Design onboarding for the week. Deliver the highest-value piece of your signature content inside days 0–3, then add a live check-in or an exclusive drop on day 5. When the paywall arrives on day 7, members have seen value and your trial conversion rate will reflect product-market fit rather than inertia.

Track trial cohorts separately. Tag users who converted from 7-day trials and compare their 30/90‑day churn to 30-day trial converters. Use your billing provider's reporting (Stripe, Braintree) or your platform analytics to calculate month-over-month retention and LTV. If a short trial converts more but loses ground at month six, iterate on mid-funnel engagement, not trial length.

Key takeaways for experiment design

Run these three experiments systematically and treat each as a growth channel.

1) Launch a 7-day trial with credit-card capture and a day-0 onboarding roadmap, and measure the trial conversion rate at day 8 and retention at day 30. 2) Run a parallel 30-day trial only if your onboarding requires more than a week to deliver value; otherwise, keep it short. 3) Price the trial as part of CAC math: if CAC is $20 and 7-day trial conversion is 20%, your implied CAC per paid user is $100.

In addition, implement paywall timing experiments: test asking for payment on day 0, day 3, and day 7 to see which reduces churn while maximizing conversion. Always layer in smart dunning and email touchpoints during and immediately after trial expiry.
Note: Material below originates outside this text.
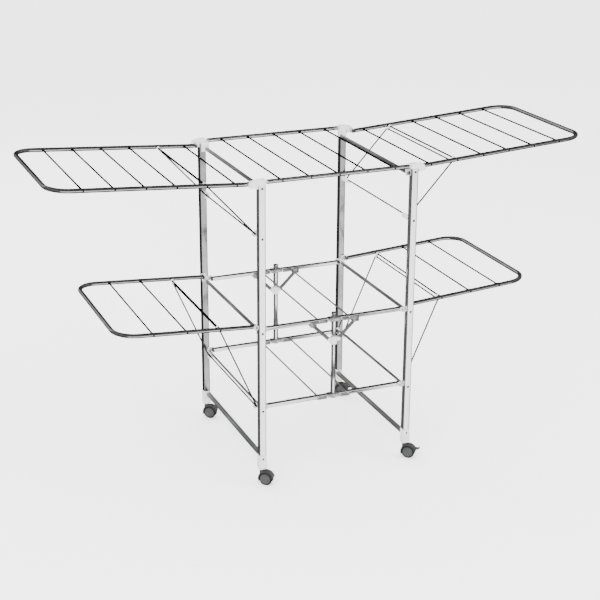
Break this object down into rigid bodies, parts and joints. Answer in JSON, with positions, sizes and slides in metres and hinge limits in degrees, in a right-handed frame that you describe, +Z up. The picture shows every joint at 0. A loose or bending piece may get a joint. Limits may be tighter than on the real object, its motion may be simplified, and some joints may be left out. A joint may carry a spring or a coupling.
{
  "type": "folding clothes drying rack",
  "caption": "Folding clothes airer: two tube end frames on casters, rod top shelf, two folding shelves and drop-down wings held open by wire props.",
  "frame": {"origin": "on the floor, midway between the four posts; it is the pos_m of mount floor_rest", "axes": "+X along the rack toward the right wings, +Y across it toward the back, +Z up"},
  "size_m": [1.949, 0.6516, 1.1353],
  "materials": {
    "polished_steel": "polished stainless tube",
    "wire_steel": "polished stainless wire",
    "satin_steel": "satin steel pins and plates",
    "white_plastic": "smooth white moulded plastic",
    "dark_plastic": "dark grey moulded plastic",
    "wheel_grey": "mid grey wheel"
  },
  "bodies": {
    "left_frame": {"post_front_left": "polished_steel", "post_back_left": "polished_steel", "top_crossbar_left": "polished_steel", "frame_crossbars_left": "polished_steel", "corner_connector_front_left": "white_plastic", "corner_connector_back_left": "white_plastic", "post_brackets_left": "white_plastic", "frame_rivets_left": "satin_steel", "caster_sockets_left": "white_plastic"},
    "right_frame": {"post_front_right": "polished_steel", "post_back_right": "polished_steel", "top_crossbar_right": "polished_steel", "frame_crossbars_right": "polished_steel", "corner_connector_front_right": "white_plastic", "corner_connector_back_right": "white_plastic", "post_brackets_right": "white_plastic", "frame_rivets_right": "satin_steel", "caster_sockets_right": "white_plastic"},
    "top_shelf": {"top_shelf_rails": "polished_steel", "top_shelf_rods": "wire_steel", "top_shelf_tongues": "white_plastic"},
    "centre_strut": {"centre_struts": "polished_steel", "strut_yokes": "satin_steel"},
    "collars": {"strut_collars": "white_plastic"},
    "straps_left": {"straps_left": "polished_steel"},
    "straps_right": {"straps_right": "polished_steel"},
    "mid_shelf_left": {"mid_shelf_left": "polished_steel", "mid_fittings_left": "polished_steel"},
    "mid_shelf_right": {"mid_shelf_right": "polished_steel", "mid_fittings_right": "polished_steel"},
    "low_shelf_left": {"low_shelf_left": "polished_steel", "low_fittings_left": "polished_steel"},
    "low_shelf_right": {"low_shelf_right": "polished_steel", "low_fittings_right": "polished_steel"},
    "upper_wing_left": {"upper_wing_left_frame": "polished_steel", "upper_wing_left_rods": "wire_steel"},
    "upper_prop_left": {"upper_prop_left": "wire_steel", "upper_prop_left_clips": "white_plastic"},
    "upper_wing_right": {"upper_wing_right_frame": "polished_steel", "upper_wing_right_rods": "wire_steel"},
    "upper_prop_right": {"upper_prop_right": "wire_steel", "upper_prop_right_clips": "white_plastic"},
    "lower_wing_left": {"lower_wing_left_frame": "polished_steel", "lower_wing_left_rods": "wire_steel"},
    "lower_prop_left": {"lower_prop_left": "wire_steel", "lower_prop_left_clips": "white_plastic"},
    "lower_wing_right": {"lower_wing_right_frame": "polished_steel", "lower_wing_right_rods": "wire_steel"},
    "lower_prop_right": {"lower_prop_right": "wire_steel", "lower_prop_right_clips": "white_plastic"},
    "caster_front_left": {"caster_hood_front_left": "dark_plastic"},
    "wheels_front_left": {"caster_wheels_front_left": "wheel_grey"},
    "caster_back_left": {"caster_hood_back_left": "dark_plastic"},
    "wheels_back_left": {"caster_wheels_back_left": "wheel_grey"},
    "caster_front_right": {"caster_hood_front_right": "dark_plastic"},
    "wheels_front_right": {"caster_wheels_front_right": "wheel_grey"},
    "pedal_front_right": {"brake_lever_front_right": "dark_plastic"},
    "caster_back_right": {"caster_hood_back_right": "dark_plastic"},
    "wheels_back_right": {"caster_wheels_back_right": "wheel_grey"},
    "pedal_back_right": {"brake_lever_back_right": "dark_plastic"}
  },
  "joints": [
    {"name": "fold", "type": "hinge", "parent": "left_frame", "child": "mid_shelf_left", "pos_m": [-0.258, 0, 0.571], "axis": [0, -1, 0], "range_deg": [0, 78]},
    {"name": "fold_strut", "type": "hinge", "parent": "mid_shelf_left", "child": "centre_strut", "pos_m": [-0.0165, 0, 0.571], "axis": [0, 1, 0], "range_deg": [0, 78]},
    {"name": "fold_mid_right", "type": "hinge", "parent": "centre_strut", "child": "mid_shelf_right", "pos_m": [0.0165, 0, 0.571], "axis": [0, 1, 0], "range_deg": [0, 78]},
    {"name": "fold_right_frame", "type": "hinge", "parent": "mid_shelf_right", "child": "right_frame", "pos_m": [0.258, 0, 0.571], "axis": [0, -1, 0], "range_deg": [0, 78]},
    {"name": "fold_low_left", "type": "hinge", "parent": "left_frame", "child": "low_shelf_left", "pos_m": [-0.258, 0, 0.284], "axis": [0, -1, 0], "range_deg": [0, 78]},
    {"name": "fold_low_right", "type": "hinge", "parent": "right_frame", "child": "low_shelf_right", "pos_m": [0.258, 0, 0.284], "axis": [0, 1, 0], "range_deg": [0, 78]},
    {"name": "lift_top_shelf", "type": "hinge", "parent": "left_frame", "child": "top_shelf", "pos_m": [-0.272, 0, 1.093], "axis": [0, -1, 0], "range_deg": [0, 90]},
    {"name": "slide_collars", "type": "slide", "parent": "centre_strut", "child": "collars", "axis": [0, 0, -1], "range_m": [0, 0.07737]},
    {"name": "turn_straps_left", "type": "hinge", "parent": "mid_shelf_left", "child": "straps_left", "pos_m": [-0.08, 0, 0.5565], "axis": [0, 1, 0], "range_deg": [0, 124.32]},
    {"name": "turn_straps_right", "type": "hinge", "parent": "mid_shelf_right", "child": "straps_right", "pos_m": [0.08, 0, 0.5565], "axis": [0, -1, 0], "range_deg": [0, 124.32]},
    {"name": "fold_wings_left", "type": "hinge", "parent": "left_frame", "child": "lower_wing_left", "pos_m": [-0.291, 0, 0.583], "axis": [0, -1, 0], "range_deg": [0, 93.9]},
    {"name": "fold_upper_wing_left", "type": "hinge", "parent": "left_frame", "child": "upper_wing_left", "pos_m": [-0.31, 0, 1.083], "axis": [0, -1, 0], "range_deg": [0, 93.9]},
    {"name": "turn_upper_prop_left", "type": "hinge", "parent": "upper_wing_left", "child": "upper_prop_left", "pos_m": [-0.4544, 0, 1.09284], "axis": [0, 1, 0], "range_deg": [0, 132.46]},
    {"name": "turn_lower_prop_left", "type": "hinge", "parent": "lower_wing_left", "child": "lower_prop_left", "pos_m": [-0.417, 0, 0.59159], "axis": [0, 1, 0], "range_deg": [0, 114.23]},
    {"name": "fold_wings_right", "type": "hinge", "parent": "right_frame", "child": "lower_wing_right", "pos_m": [0.291, 0, 0.583], "axis": [0, 1, 0], "range_deg": [0, 93.9]},
    {"name": "fold_upper_wing_right", "type": "hinge", "parent": "right_frame", "child": "upper_wing_right", "pos_m": [0.31, 0, 1.083], "axis": [0, 1, 0], "range_deg": [0, 93.9]},
    {"name": "turn_upper_prop_right", "type": "hinge", "parent": "upper_wing_right", "child": "upper_prop_right", "pos_m": [0.4544, 0, 1.09284], "axis": [0, -1, 0], "range_deg": [0, 132.46]},
    {"name": "turn_lower_prop_right", "type": "hinge", "parent": "lower_wing_right", "child": "lower_prop_right", "pos_m": [0.417, 0, 0.59159], "axis": [0, -1, 0], "range_deg": [0, 114.23]},
    {"name": "swivel_front_left", "type": "hinge", "parent": "left_frame", "child": "caster_front_left", "pos_m": [-0.278, -0.295, 0.06], "axis": [0, 0, 1], "continuous": true},
    {"name": "roll_front_left", "type": "hinge", "parent": "caster_front_left", "child": "wheels_front_left", "pos_m": [-0.26611, -0.30571, 0.024], "axis": [0.6691, 0.7431, 0], "continuous": true},
    {"name": "swivel_back_left", "type": "hinge", "parent": "left_frame", "child": "caster_back_left", "pos_m": [-0.278, 0.295, 0.06], "axis": [0, 0, 1], "continuous": true},
    {"name": "roll_back_left", "type": "hinge", "parent": "caster_back_left", "child": "wheels_back_left", "pos_m": [-0.26611, 0.28429, 0.024], "axis": [0.6691, 0.7431, 0], "continuous": true},
    {"name": "swivel_front_right", "type": "hinge", "parent": "right_frame", "child": "caster_front_right", "pos_m": [0.278, -0.295, 0.06], "axis": [0, 0, 1], "continuous": true},
    {"name": "roll_front_right", "type": "hinge", "parent": "caster_front_right", "child": "wheels_front_right", "pos_m": [0.28989, -0.30571, 0.024], "axis": [0.6691, 0.7431, 0], "continuous": true},
    {"name": "press_brake_front_right", "type": "hinge", "parent": "caster_front_right", "child": "pedal_front_right", "pos_m": [0.31107, -0.32478, 0.03669], "axis": [0.6691, 0.7431, 0], "range_deg": [0, 16]},
    {"name": "swivel_back_right", "type": "hinge", "parent": "right_frame", "child": "caster_back_right", "pos_m": [0.278, 0.295, 0.06], "axis": [0, 0, 1], "continuous": true},
    {"name": "roll_back_right", "type": "hinge", "parent": "caster_back_right", "child": "wheels_back_right", "pos_m": [0.28989, 0.28429, 0.024], "axis": [0.6691, 0.7431, 0], "continuous": true},
    {"name": "press_brake_back_right", "type": "hinge", "parent": "caster_back_right", "child": "pedal_back_right", "pos_m": [0.31107, 0.26522, 0.03669], "axis": [0.6691, 0.7431, 0], "range_deg": [0, 16]}
  ],
  "couplings": [
    {"joint": "fold_strut", "follows": "fold", "ratio": 1},
    {"joint": "fold_mid_right", "follows": "fold", "ratio": 1},
    {"joint": "fold_right_frame", "follows": "fold", "ratio": 1},
    {"joint": "fold_low_left", "follows": "fold", "ratio": 1},
    {"joint": "fold_low_right", "follows": "fold", "ratio": 1},
    {"joint": "lift_top_shelf", "follows": "fold", "ratio": 1.1538},
    {"joint": "slide_collars", "follows": "fold", "m_per_rad": 0.056833},
    {"joint": "turn_straps_left", "follows": "fold", "ratio": 1.5938},
    {"joint": "turn_straps_right", "follows": "fold", "ratio": 1.5938},
    {"joint": "fold_upper_wing_left", "follows": "fold_wings_left", "ratio": 1},
    {"joint": "turn_upper_prop_left", "follows": "fold_wings_left", "ratio": 1.4106},
    {"joint": "turn_lower_prop_left", "follows": "fold_wings_left", "ratio": 1.2165},
    {"joint": "fold_upper_wing_right", "follows": "fold_wings_right", "ratio": 1},
    {"joint": "turn_upper_prop_right", "follows": "fold_wings_right", "ratio": 1.4106},
    {"joint": "turn_lower_prop_right", "follows": "fold_wings_right", "ratio": 1.2165}
  ]
}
Finally, consider platform context: if you're tenanting on a platform that takes 20–30%, shift more aggressive testing toward owned channels where you keep the email and payment relationship. If you're on a hosted platform, align your trial policy with their TOS and payout mechanics to avoid disputes.

Short trials also reduce fraud, card churn, and the time you spend supporting people who never intended to buy. If you're buying trial signups, short windows improve the signal-to-noise of your campaigns and let you iterate on creative and targeting faster.

Put another way: you don't win by giving away more time—you win by getting paid sooner by the people who actually value what you make.